§ **What this task involves**
In the data below, locate each line with the word "More" and list it.

§ **Dataset extract**

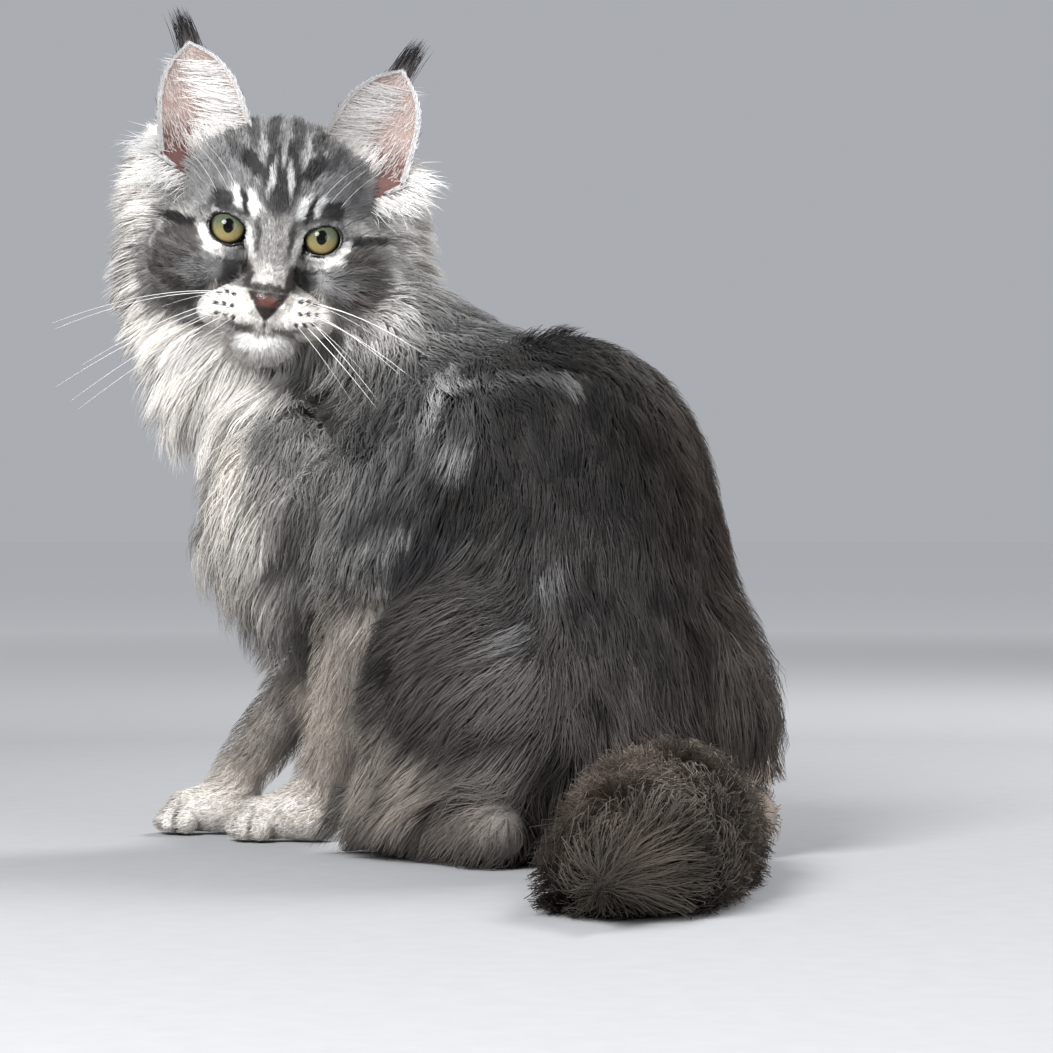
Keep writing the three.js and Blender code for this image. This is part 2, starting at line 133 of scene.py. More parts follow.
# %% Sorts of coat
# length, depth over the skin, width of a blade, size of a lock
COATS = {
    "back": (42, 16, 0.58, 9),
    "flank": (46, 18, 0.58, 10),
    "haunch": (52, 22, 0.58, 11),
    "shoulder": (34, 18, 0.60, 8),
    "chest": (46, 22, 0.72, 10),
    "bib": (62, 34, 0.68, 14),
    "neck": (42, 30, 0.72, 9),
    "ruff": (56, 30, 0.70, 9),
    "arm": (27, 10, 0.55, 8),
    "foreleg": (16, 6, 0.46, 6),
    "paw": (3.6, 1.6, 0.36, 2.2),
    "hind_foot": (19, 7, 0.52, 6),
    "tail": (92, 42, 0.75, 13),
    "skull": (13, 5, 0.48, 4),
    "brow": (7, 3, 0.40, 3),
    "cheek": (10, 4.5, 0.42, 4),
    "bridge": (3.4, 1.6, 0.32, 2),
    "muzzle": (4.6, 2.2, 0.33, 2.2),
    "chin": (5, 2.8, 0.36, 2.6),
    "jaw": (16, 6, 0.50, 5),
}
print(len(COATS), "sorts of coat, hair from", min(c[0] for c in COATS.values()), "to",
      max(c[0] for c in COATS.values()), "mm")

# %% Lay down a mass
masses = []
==
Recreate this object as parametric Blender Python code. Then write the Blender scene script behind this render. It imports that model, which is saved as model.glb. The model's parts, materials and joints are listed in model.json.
* * *
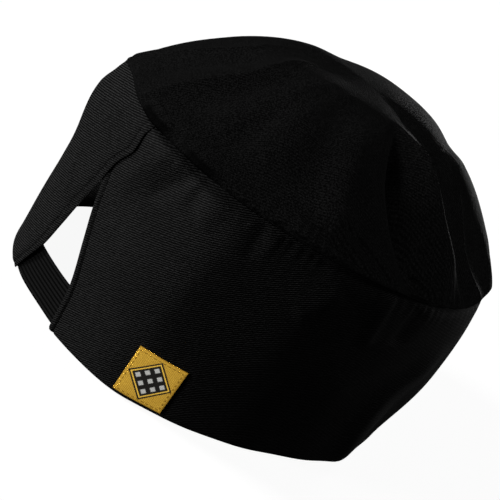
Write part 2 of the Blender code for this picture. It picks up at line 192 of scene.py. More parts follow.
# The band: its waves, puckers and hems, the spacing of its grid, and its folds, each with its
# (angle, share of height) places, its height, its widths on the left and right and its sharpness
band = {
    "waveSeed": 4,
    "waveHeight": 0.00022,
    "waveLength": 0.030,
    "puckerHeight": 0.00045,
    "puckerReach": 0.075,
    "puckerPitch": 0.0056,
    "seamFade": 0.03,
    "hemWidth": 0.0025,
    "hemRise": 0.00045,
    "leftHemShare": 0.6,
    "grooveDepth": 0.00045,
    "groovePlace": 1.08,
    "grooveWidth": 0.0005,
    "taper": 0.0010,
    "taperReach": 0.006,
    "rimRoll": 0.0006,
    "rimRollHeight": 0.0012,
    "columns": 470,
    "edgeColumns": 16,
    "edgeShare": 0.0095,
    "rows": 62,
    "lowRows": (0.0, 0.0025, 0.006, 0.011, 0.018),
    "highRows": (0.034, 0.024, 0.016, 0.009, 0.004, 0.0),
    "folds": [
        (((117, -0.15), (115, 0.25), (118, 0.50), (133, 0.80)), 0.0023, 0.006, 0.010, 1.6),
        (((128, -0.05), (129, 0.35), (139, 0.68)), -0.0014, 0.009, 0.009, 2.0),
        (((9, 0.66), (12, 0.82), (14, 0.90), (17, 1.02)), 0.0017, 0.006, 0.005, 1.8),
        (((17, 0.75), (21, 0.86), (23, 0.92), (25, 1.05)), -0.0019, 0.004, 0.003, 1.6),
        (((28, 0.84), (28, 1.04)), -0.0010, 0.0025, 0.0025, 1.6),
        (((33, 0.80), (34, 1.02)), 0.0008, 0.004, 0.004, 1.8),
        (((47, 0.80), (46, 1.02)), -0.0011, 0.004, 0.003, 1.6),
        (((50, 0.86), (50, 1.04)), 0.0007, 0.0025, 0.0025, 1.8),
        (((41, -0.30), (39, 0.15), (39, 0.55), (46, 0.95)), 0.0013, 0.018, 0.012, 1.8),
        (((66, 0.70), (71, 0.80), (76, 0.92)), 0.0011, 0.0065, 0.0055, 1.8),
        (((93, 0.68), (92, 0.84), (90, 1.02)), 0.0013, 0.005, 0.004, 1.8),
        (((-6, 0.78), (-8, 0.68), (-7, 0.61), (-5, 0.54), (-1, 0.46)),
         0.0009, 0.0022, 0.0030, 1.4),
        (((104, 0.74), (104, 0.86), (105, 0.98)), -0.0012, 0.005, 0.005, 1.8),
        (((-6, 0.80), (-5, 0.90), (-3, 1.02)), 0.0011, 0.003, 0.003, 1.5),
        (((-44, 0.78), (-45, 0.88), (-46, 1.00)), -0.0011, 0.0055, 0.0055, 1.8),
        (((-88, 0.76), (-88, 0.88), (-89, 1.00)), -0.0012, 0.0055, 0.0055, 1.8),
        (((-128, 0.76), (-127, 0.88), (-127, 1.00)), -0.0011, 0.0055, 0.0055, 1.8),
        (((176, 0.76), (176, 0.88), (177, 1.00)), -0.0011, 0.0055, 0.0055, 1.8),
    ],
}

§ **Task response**
Keep writing the three.js and Blender code for this image. This is part 2, starting at line 133 of scene.py. More parts follow.
Write part 2 of the Blender code for this picture. It picks up at line 192 of scene.py. More parts follow.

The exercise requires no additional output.